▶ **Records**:
□ □ □ □
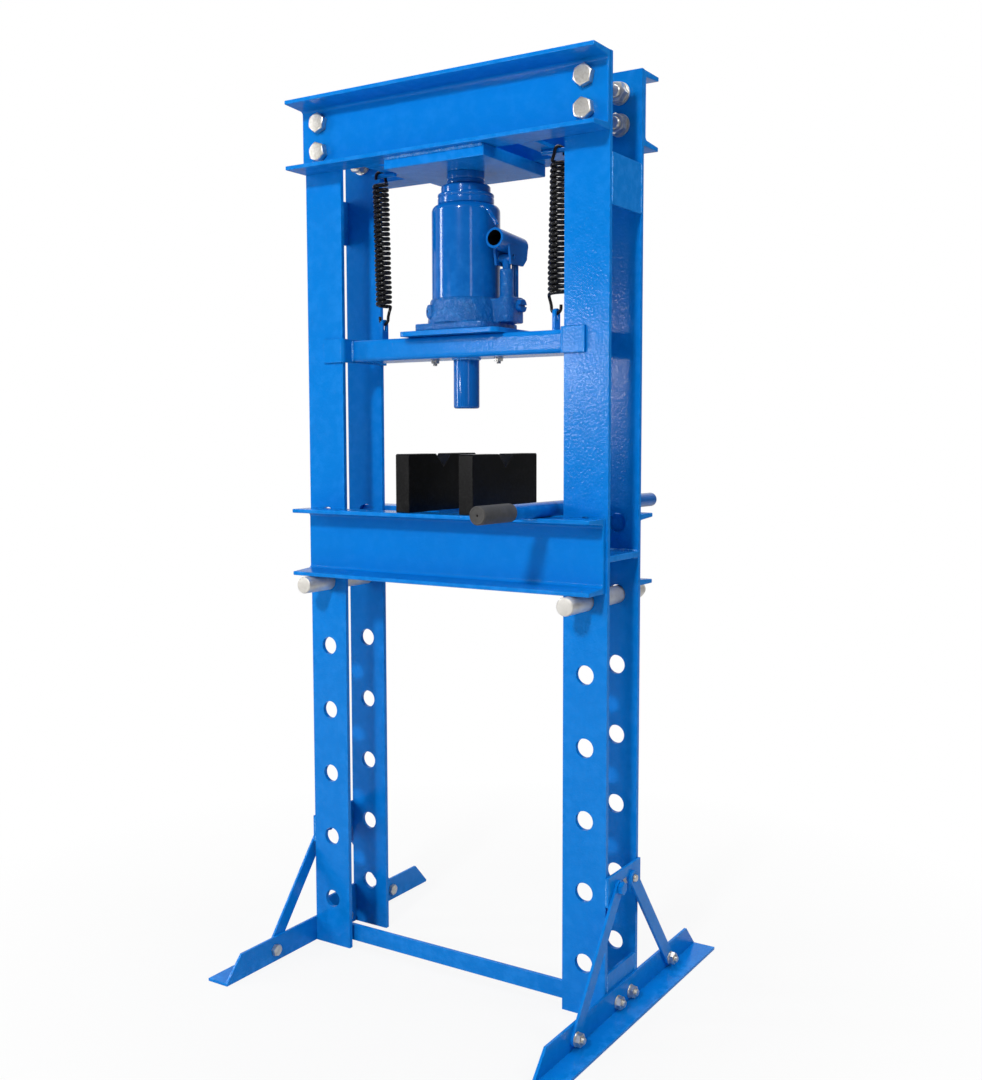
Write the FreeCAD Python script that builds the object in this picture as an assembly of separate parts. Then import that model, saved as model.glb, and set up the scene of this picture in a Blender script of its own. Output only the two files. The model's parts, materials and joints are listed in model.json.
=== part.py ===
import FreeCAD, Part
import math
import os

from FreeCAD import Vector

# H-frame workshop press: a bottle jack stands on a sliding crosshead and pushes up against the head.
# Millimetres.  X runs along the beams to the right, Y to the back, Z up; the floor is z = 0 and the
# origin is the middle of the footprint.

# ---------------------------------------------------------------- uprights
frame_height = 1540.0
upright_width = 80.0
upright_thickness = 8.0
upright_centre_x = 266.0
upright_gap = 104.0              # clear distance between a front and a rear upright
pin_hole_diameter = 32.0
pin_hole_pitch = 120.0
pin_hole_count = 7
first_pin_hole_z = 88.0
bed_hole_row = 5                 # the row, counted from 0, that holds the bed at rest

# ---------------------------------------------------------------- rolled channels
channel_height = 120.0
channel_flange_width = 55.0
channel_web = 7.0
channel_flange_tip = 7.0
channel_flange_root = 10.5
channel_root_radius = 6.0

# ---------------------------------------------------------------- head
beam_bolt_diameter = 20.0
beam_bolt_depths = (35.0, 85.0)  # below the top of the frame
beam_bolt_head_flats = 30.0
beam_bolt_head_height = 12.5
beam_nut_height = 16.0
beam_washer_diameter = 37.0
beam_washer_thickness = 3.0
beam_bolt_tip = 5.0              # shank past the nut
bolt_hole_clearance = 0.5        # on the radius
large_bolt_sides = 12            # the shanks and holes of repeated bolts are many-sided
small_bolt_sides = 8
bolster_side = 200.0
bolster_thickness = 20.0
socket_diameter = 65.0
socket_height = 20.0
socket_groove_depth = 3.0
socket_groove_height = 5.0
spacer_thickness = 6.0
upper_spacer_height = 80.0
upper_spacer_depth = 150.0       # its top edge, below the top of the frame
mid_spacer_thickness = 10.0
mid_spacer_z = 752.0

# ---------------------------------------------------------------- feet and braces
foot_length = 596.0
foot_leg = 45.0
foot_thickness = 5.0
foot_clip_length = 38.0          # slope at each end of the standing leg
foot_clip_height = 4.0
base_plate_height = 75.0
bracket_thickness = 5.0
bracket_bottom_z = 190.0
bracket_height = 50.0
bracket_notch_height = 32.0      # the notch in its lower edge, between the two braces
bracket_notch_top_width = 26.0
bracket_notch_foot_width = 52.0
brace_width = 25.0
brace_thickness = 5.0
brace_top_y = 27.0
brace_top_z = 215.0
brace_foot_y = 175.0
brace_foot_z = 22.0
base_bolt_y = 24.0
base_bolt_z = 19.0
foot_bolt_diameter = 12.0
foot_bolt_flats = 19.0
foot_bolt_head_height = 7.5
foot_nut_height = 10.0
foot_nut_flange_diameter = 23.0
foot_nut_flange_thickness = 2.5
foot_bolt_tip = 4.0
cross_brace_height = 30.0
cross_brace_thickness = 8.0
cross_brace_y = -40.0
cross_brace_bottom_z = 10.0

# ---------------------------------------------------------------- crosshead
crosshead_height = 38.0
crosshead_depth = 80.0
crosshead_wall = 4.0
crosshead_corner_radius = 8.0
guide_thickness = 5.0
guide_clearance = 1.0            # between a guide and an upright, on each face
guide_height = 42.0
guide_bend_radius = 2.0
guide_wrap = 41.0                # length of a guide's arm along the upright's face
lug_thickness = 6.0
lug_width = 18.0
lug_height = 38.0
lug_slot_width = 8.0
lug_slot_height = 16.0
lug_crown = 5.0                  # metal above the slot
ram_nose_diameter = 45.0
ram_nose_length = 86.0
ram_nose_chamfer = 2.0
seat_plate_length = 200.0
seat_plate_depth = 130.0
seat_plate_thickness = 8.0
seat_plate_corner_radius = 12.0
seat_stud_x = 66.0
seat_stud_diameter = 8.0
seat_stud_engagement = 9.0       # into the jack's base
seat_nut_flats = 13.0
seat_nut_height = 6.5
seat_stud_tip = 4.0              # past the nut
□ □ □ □
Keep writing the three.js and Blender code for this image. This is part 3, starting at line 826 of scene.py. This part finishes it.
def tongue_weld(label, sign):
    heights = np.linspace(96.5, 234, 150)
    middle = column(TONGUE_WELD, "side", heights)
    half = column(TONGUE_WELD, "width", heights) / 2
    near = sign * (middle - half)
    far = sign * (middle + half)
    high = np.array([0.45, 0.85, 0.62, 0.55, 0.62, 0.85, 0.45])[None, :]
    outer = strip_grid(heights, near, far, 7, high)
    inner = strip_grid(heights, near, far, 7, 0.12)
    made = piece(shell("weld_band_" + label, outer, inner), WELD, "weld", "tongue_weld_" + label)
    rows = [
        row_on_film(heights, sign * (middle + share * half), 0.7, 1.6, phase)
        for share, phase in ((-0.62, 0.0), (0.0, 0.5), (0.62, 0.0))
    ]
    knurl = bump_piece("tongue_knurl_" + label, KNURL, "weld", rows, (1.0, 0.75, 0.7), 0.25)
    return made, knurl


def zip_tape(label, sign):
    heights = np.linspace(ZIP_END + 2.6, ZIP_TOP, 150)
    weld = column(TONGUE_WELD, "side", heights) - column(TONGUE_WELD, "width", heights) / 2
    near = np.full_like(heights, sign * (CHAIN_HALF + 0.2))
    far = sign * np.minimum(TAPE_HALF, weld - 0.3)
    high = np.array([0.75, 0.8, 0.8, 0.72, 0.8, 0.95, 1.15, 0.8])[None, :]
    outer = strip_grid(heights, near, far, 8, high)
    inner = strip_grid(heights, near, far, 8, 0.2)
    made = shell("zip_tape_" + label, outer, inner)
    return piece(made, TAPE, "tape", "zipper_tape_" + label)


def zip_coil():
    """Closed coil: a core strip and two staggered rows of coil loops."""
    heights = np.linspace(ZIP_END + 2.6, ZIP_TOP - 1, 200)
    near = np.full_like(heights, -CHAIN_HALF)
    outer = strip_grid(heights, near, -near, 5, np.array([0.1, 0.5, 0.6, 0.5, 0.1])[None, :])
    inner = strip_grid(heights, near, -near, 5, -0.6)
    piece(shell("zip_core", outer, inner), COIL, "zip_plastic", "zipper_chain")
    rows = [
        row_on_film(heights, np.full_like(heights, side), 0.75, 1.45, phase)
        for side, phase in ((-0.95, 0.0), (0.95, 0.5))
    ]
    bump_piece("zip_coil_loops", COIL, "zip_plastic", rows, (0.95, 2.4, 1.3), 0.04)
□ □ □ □
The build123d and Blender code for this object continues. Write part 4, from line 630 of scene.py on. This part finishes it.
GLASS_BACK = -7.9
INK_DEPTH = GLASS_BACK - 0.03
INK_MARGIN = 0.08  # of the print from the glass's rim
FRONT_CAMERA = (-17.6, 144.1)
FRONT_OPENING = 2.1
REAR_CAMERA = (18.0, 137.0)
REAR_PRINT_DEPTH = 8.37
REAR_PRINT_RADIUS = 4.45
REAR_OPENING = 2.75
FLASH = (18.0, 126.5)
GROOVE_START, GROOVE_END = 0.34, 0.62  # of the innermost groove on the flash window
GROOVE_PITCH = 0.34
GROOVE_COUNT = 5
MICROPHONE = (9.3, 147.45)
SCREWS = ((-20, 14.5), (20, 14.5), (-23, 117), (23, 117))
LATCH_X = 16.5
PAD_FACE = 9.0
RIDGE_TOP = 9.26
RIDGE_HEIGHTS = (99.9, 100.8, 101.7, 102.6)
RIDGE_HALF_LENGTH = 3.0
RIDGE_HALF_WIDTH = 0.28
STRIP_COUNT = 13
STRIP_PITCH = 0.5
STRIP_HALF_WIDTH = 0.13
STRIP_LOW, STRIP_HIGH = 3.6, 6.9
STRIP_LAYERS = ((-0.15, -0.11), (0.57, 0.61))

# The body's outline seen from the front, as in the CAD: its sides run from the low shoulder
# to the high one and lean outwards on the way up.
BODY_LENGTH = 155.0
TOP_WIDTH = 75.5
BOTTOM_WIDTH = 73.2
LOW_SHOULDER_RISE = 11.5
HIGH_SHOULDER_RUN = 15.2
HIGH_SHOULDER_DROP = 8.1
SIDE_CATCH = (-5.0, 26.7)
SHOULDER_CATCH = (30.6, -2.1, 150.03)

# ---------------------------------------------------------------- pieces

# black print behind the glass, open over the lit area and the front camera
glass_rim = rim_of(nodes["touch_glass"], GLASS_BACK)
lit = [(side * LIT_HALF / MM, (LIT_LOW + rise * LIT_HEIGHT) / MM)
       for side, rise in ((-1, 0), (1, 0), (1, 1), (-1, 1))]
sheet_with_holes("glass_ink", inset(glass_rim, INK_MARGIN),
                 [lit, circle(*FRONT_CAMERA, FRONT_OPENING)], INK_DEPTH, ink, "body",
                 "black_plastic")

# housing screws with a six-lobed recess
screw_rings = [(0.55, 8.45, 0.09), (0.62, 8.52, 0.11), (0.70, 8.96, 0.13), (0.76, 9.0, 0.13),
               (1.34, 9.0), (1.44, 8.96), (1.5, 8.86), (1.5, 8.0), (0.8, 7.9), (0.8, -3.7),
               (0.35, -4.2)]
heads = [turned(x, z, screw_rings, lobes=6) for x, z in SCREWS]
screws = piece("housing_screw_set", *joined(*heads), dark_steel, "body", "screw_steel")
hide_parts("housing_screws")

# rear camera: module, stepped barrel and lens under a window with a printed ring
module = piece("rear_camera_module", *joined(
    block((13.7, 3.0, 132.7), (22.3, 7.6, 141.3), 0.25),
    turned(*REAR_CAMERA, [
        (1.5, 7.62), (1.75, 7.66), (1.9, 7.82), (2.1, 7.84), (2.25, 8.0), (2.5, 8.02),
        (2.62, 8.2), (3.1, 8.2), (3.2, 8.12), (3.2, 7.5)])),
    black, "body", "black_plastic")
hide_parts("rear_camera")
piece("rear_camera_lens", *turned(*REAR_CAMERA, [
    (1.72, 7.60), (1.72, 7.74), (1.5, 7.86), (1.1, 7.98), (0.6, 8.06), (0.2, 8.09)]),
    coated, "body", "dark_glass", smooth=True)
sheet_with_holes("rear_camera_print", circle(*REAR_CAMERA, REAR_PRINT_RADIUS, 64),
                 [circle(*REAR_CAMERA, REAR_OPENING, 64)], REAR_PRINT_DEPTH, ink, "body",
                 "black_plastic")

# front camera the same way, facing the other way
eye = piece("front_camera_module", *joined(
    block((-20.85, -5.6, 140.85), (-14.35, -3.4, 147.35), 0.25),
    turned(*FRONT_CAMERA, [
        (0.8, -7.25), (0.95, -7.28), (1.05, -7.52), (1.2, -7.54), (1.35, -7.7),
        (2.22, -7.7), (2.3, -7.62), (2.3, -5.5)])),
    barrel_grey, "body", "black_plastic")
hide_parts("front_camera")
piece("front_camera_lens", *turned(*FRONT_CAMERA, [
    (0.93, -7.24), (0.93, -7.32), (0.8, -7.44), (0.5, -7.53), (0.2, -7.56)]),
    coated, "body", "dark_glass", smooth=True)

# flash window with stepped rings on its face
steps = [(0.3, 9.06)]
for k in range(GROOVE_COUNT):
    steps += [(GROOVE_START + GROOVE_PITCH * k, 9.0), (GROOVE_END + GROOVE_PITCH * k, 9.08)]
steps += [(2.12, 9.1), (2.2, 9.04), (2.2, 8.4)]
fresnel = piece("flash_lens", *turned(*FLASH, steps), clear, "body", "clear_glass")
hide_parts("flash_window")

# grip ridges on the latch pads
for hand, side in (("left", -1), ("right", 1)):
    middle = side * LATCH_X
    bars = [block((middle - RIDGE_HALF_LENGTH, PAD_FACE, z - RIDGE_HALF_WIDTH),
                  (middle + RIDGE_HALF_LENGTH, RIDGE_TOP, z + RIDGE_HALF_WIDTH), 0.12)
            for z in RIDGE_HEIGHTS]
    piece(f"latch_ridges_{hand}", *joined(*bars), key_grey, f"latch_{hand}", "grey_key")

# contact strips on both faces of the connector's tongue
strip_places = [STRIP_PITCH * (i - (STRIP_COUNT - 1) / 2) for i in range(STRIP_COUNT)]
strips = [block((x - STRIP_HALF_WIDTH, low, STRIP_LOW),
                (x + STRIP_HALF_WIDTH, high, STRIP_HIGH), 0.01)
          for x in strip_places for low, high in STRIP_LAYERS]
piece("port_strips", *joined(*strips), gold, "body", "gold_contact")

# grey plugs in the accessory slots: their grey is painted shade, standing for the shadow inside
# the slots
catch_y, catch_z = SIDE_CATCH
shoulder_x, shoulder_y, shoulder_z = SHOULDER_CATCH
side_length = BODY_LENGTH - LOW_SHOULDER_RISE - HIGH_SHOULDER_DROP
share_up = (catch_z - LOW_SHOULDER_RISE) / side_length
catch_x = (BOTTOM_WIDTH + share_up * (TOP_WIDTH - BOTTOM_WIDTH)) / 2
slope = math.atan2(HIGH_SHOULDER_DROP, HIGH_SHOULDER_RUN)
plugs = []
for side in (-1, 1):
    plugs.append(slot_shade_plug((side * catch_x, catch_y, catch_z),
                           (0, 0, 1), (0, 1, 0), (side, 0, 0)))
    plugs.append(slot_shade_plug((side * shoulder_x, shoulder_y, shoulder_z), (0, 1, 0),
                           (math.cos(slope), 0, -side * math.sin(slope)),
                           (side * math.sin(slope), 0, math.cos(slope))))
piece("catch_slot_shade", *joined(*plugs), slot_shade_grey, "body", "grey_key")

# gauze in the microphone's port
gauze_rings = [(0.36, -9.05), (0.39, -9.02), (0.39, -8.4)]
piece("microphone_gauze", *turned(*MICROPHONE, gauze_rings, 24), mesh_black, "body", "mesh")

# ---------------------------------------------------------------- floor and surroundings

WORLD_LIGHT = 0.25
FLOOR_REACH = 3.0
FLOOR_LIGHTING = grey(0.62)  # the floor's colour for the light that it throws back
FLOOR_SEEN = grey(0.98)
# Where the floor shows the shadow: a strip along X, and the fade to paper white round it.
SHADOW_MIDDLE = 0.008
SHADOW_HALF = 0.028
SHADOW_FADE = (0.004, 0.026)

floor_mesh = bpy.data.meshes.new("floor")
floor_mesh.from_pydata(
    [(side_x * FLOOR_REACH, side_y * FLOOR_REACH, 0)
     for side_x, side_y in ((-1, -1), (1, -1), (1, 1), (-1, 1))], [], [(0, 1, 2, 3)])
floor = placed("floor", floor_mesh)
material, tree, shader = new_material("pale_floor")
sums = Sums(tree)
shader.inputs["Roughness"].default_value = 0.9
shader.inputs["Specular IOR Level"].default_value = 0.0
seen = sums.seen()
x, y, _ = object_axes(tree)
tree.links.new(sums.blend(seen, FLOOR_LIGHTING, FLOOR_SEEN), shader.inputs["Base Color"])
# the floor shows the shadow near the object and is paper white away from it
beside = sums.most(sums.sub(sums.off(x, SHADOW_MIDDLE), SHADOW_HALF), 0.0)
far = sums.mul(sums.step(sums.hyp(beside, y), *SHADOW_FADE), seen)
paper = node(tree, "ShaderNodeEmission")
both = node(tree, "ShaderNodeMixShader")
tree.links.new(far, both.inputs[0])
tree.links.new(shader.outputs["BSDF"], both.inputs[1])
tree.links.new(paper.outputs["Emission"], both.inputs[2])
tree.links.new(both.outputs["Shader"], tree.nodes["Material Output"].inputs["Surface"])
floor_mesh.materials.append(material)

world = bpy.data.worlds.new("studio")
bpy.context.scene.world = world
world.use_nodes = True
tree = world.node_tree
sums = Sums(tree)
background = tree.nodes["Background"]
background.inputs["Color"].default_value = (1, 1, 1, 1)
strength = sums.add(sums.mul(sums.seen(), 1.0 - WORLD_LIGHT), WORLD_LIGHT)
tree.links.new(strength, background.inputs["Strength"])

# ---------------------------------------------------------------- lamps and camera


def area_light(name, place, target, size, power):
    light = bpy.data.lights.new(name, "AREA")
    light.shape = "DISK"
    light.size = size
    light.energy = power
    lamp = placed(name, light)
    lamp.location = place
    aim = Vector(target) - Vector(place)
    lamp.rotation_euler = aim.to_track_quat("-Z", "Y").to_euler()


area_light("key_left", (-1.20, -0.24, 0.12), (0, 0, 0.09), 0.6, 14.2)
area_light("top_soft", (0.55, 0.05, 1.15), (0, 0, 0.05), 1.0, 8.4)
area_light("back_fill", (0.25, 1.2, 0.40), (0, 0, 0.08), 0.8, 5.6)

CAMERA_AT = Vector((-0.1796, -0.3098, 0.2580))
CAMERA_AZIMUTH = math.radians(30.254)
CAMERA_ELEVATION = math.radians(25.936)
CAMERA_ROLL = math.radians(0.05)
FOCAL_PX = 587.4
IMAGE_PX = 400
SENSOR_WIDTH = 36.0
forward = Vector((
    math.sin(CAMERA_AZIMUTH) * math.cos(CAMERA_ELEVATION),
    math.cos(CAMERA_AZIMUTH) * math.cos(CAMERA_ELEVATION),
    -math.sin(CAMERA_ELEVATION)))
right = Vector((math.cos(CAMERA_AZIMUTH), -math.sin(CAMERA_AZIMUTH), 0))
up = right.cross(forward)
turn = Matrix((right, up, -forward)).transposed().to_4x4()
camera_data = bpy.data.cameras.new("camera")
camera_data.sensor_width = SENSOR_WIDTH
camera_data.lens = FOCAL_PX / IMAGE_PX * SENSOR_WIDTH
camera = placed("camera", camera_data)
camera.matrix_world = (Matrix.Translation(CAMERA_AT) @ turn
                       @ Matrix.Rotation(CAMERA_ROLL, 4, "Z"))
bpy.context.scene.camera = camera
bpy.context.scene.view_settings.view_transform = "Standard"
□ □ □ □
▶ **Given instruction**:
Beginning with the line containing "Write the FreeCAD" and ending with the line containing "bed_hole_row = 5", extract those lines exactly from the listing above, and only those.

▶ **Finished answer**:
Write the FreeCAD Python script that builds the object in this picture as an assembly of separate parts. Then import that model, saved as model.glb, and set up the scene of this picture in a Blender script of its own. Output only the two files. The model's parts, materials and joints are listed in model.json.
=== part.py ===
import FreeCAD, Part
import math
import os

from FreeCAD import Vector

# H-frame workshop press: a bottle jack stands on a sliding crosshead and pushes up against the head.
# Millimetres.  X runs along the beams to the right, Y to the back, Z up; the floor is z = 0 and the
# origin is the middle of the footprint.

# ---------------------------------------------------------------- uprights
frame_height = 1540.0
upright_width = 80.0
upright_thickness = 8.0
upright_centre_x = 266.0
upright_gap = 104.0              # clear distance between a front and a rear upright
pin_hole_diameter = 32.0
pin_hole_pitch = 120.0
pin_hole_count = 7
first_pin_hole_z = 88.0
bed_hole_row = 5                 # the row, counted from 0, that holds the bed at rest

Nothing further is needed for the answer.